▸ Your task: Extract the complete listing and repeat it word for word.

--- begin ---

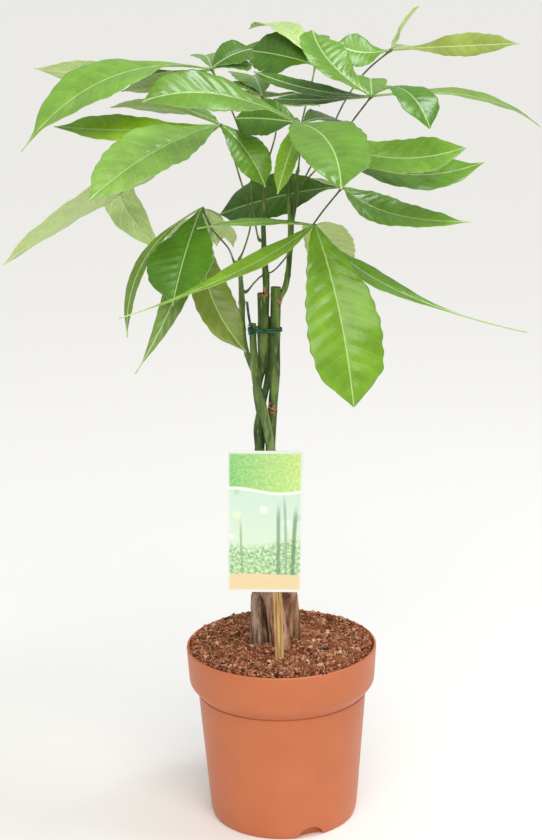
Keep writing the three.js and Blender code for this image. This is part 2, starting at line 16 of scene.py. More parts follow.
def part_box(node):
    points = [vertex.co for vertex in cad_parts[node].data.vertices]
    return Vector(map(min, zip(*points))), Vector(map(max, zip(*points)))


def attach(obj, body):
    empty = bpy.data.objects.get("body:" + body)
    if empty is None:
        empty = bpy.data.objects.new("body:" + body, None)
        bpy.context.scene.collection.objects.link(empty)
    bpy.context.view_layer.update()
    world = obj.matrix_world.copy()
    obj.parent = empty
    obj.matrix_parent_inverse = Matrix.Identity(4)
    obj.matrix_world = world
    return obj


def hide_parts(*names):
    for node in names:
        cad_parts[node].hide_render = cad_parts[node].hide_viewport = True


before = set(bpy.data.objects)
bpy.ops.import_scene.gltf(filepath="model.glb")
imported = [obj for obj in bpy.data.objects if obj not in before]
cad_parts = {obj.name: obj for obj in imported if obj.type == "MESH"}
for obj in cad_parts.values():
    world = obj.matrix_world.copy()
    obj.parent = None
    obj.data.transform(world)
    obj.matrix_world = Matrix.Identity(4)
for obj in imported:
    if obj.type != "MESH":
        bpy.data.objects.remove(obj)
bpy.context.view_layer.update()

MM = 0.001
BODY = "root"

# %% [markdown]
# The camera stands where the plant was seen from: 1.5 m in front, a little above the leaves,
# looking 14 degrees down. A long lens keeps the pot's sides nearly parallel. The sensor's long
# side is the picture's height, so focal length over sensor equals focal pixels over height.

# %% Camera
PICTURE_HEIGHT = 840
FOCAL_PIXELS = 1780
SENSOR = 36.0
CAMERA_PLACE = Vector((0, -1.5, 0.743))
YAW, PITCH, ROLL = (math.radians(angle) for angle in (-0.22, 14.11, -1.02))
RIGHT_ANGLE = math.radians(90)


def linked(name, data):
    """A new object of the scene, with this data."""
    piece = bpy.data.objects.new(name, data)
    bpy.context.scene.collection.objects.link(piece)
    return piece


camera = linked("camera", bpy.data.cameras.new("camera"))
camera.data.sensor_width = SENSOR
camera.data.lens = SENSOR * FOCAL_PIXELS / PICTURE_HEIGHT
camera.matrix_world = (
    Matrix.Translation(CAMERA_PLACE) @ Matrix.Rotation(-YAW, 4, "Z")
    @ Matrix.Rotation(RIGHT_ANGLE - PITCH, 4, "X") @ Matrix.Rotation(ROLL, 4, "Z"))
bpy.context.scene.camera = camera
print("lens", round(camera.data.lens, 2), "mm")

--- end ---

▸ The result:
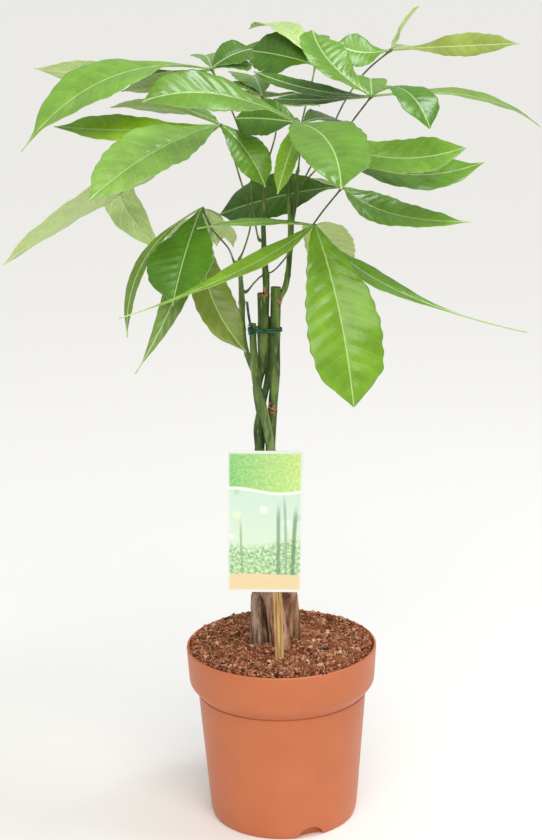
Keep writing the three.js and Blender code for this image. This is part 2, starting at line 16 of scene.py. More parts follow.
def part_box(node):
    points = [vertex.co for vertex in cad_parts[node].data.vertices]
    return Vector(map(min, zip(*points))), Vector(map(max, zip(*points)))


def attach(obj, body):
    empty = bpy.data.objects.get("body:" + body)
    if empty is None:
        empty = bpy.data.objects.new("body:" + body, None)
        bpy.context.scene.collection.objects.link(empty)
    bpy.context.view_layer.update()
    world = obj.matrix_world.copy()
    obj.parent = empty
    obj.matrix_parent_inverse = Matrix.Identity(4)
    obj.matrix_world = world
    return obj


def hide_parts(*names):
    for node in names:
        cad_parts[node].hide_render = cad_parts[node].hide_viewport = True


before = set(bpy.data.objects)
bpy.ops.import_scene.gltf(filepath="model.glb")
imported = [obj for obj in bpy.data.objects if obj not in before]
cad_parts = {obj.name: obj for obj in imported if obj.type == "MESH"}
for obj in cad_parts.values():
    world = obj.matrix_world.copy()
    obj.parent = None
    obj.data.transform(world)
    obj.matrix_world = Matrix.Identity(4)
for obj in imported:
    if obj.type != "MESH":
        bpy.data.objects.remove(obj)
bpy.context.view_layer.update()

MM = 0.001
BODY = "root"

# %% [markdown]
# The camera stands where the plant was seen from: 1.5 m in front, a little above the leaves,
# looking 14 degrees down. A long lens keeps the pot's sides nearly parallel. The sensor's long
# side is the picture's height, so focal length over sensor equals focal pixels over height.

# %% Camera
PICTURE_HEIGHT = 840
FOCAL_PIXELS = 1780
SENSOR = 36.0
CAMERA_PLACE = Vector((0, -1.5, 0.743))
YAW, PITCH, ROLL = (math.radians(angle) for angle in (-0.22, 14.11, -1.02))
RIGHT_ANGLE = math.radians(90)


def linked(name, data):
    """A new object of the scene, with this data."""
    piece = bpy.data.objects.new(name, data)
    bpy.context.scene.collection.objects.link(piece)
    return piece


camera = linked("camera", bpy.data.cameras.new("camera"))
camera.data.sensor_width = SENSOR
camera.data.lens = SENSOR * FOCAL_PIXELS / PICTURE_HEIGHT
camera.matrix_world = (
    Matrix.Translation(CAMERA_PLACE) @ Matrix.Rotation(-YAW, 4, "Z")
    @ Matrix.Rotation(RIGHT_ANGLE - PITCH, 4, "X") @ Matrix.Rotation(ROLL, 4, "Z"))
bpy.context.scene.camera = camera
print("lens", round(camera.data.lens, 2), "mm")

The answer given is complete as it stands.